> [GOAL]: Among the entries below, please repeat exactly and only the lines from the line containing "for node in" to the line containing "imported = [obj", both lines included.

> [DATASET RECORDS]:
++++++
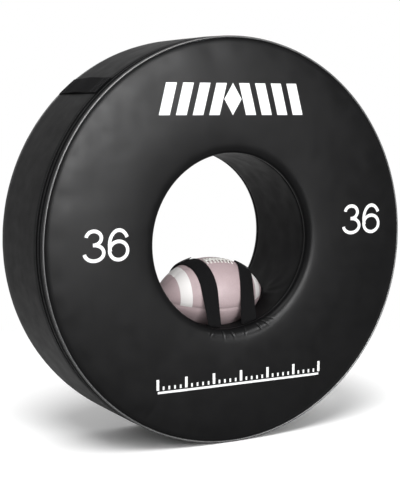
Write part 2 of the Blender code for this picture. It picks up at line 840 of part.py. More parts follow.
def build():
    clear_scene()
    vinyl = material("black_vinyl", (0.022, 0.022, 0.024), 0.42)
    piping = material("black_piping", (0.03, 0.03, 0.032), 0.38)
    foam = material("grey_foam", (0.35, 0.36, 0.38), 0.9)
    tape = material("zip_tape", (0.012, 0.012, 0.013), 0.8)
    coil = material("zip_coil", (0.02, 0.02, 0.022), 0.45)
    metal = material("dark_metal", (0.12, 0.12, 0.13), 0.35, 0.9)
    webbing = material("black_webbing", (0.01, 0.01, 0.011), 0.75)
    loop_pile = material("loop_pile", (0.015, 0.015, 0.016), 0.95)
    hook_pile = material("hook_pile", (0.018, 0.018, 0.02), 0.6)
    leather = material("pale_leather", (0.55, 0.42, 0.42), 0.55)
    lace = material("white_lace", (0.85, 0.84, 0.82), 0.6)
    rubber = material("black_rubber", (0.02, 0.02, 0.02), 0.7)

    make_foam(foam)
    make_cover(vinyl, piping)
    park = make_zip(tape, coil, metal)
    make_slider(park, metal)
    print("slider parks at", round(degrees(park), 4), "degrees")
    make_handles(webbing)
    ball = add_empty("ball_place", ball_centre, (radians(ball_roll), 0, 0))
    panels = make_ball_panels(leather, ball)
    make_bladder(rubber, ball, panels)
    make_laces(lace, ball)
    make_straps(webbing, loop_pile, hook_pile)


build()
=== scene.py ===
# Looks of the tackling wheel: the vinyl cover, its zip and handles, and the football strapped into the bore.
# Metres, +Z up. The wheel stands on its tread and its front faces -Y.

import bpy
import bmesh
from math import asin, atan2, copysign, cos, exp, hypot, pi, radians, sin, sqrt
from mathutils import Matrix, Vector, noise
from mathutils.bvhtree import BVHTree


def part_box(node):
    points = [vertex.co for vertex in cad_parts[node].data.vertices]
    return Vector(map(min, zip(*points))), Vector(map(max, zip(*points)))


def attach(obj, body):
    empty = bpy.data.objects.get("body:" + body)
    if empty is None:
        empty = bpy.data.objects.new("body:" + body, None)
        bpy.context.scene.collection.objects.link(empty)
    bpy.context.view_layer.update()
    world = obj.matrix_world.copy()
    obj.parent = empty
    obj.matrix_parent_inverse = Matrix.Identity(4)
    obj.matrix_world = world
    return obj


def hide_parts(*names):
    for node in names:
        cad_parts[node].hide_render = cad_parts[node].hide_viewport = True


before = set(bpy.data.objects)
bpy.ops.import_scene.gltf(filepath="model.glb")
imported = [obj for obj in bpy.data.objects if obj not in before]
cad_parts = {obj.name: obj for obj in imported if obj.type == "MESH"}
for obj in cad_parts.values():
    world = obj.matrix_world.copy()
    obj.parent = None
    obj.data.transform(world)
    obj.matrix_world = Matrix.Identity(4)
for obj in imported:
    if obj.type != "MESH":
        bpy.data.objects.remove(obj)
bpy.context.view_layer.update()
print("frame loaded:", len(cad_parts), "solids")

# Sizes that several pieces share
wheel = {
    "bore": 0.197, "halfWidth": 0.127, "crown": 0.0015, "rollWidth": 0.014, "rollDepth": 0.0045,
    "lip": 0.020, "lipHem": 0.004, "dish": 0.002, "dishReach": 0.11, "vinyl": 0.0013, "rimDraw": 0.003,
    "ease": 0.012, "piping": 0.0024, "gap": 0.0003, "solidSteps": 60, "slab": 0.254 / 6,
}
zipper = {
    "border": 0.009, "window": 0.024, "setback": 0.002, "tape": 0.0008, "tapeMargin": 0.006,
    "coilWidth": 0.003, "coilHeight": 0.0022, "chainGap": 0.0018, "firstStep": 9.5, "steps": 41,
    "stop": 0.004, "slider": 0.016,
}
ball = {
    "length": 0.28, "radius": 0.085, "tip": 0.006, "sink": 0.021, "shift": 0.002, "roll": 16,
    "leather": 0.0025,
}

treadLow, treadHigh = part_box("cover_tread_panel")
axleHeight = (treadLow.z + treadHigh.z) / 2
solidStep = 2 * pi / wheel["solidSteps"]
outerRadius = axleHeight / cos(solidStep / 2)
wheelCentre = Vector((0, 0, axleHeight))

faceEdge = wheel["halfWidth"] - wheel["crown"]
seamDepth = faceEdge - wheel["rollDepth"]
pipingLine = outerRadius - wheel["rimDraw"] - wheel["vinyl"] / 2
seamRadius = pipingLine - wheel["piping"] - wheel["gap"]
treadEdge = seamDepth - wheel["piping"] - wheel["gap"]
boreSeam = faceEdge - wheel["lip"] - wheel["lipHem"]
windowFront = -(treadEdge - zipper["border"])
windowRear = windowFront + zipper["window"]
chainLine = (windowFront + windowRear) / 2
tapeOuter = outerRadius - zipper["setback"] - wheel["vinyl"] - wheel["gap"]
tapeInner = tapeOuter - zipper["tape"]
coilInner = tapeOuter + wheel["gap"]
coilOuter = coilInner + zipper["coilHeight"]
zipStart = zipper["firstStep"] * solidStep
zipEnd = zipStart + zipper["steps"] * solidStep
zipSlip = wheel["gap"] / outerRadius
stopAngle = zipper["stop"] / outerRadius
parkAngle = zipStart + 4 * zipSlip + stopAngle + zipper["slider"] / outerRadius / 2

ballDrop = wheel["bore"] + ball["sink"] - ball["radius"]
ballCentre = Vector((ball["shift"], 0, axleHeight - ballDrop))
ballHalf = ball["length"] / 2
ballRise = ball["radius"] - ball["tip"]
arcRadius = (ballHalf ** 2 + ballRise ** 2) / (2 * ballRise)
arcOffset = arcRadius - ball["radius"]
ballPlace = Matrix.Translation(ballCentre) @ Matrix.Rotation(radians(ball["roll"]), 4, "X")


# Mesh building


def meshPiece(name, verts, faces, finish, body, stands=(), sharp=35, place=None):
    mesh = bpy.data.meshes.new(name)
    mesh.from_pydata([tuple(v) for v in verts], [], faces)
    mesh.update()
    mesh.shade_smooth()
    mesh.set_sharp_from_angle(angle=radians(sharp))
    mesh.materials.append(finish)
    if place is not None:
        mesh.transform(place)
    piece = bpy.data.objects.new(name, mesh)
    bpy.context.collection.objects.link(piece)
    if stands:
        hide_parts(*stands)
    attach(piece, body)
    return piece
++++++
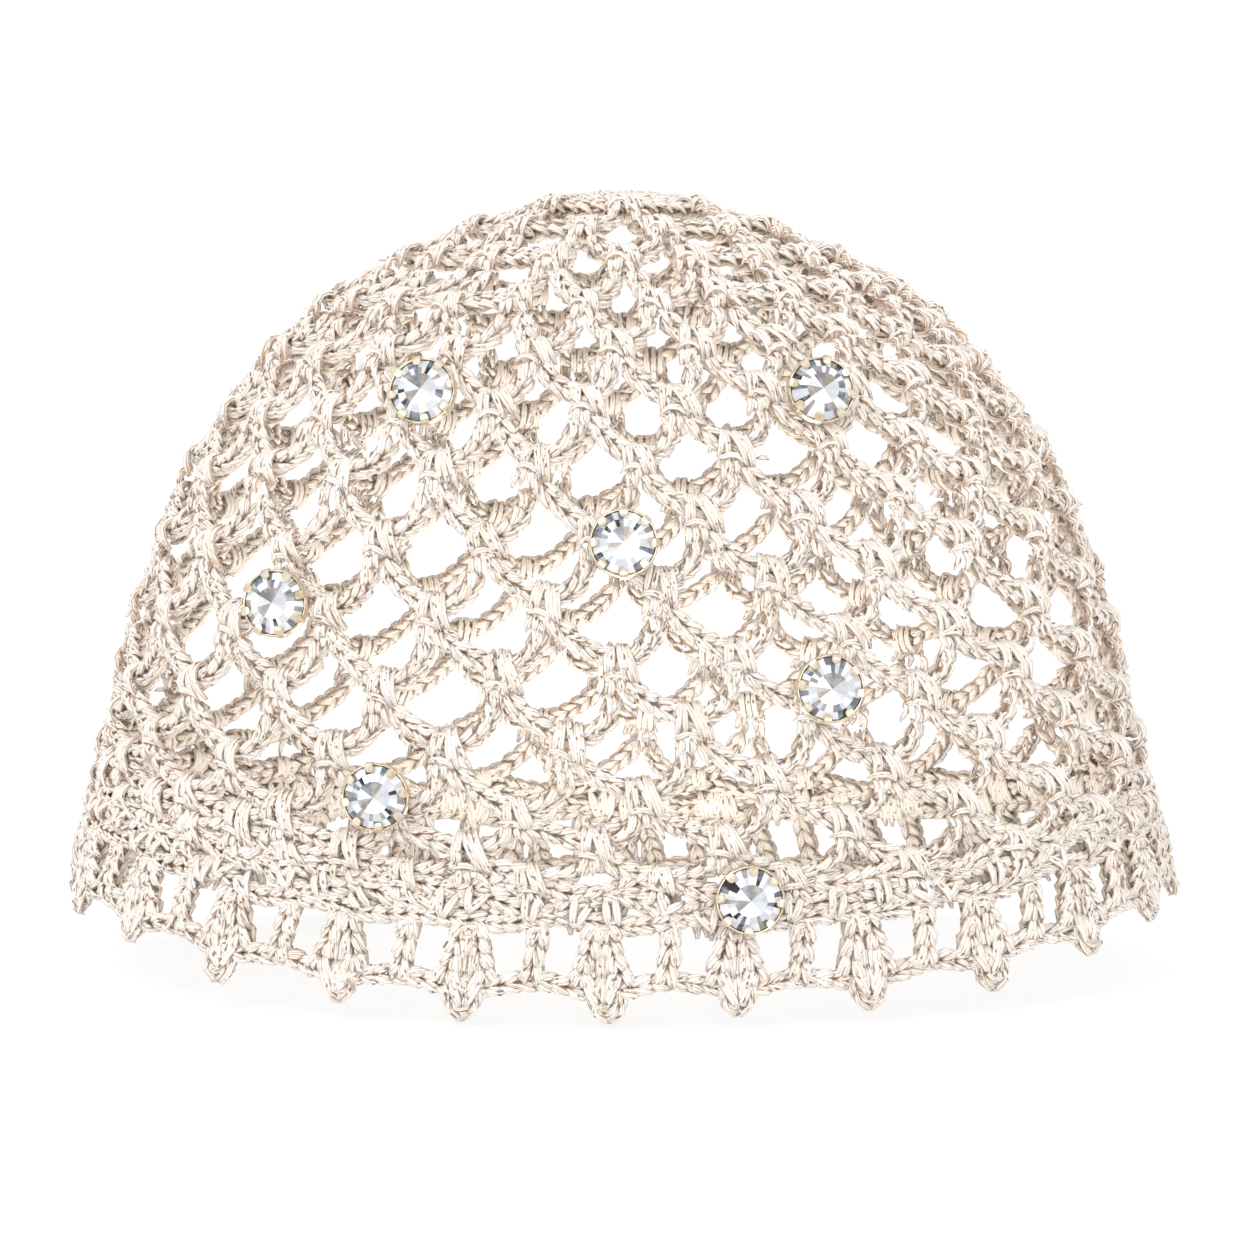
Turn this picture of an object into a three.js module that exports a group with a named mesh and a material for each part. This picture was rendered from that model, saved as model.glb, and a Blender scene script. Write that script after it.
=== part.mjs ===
++++++
> [EXERCISE OUTPUT]:
    for node in names:
        cad_parts[node].hide_render = cad_parts[node].hide_viewport = True


before = set(bpy.data.objects)
bpy.ops.import_scene.gltf(filepath="model.glb")
imported = [obj for obj in bpy.data.objects if obj not in before]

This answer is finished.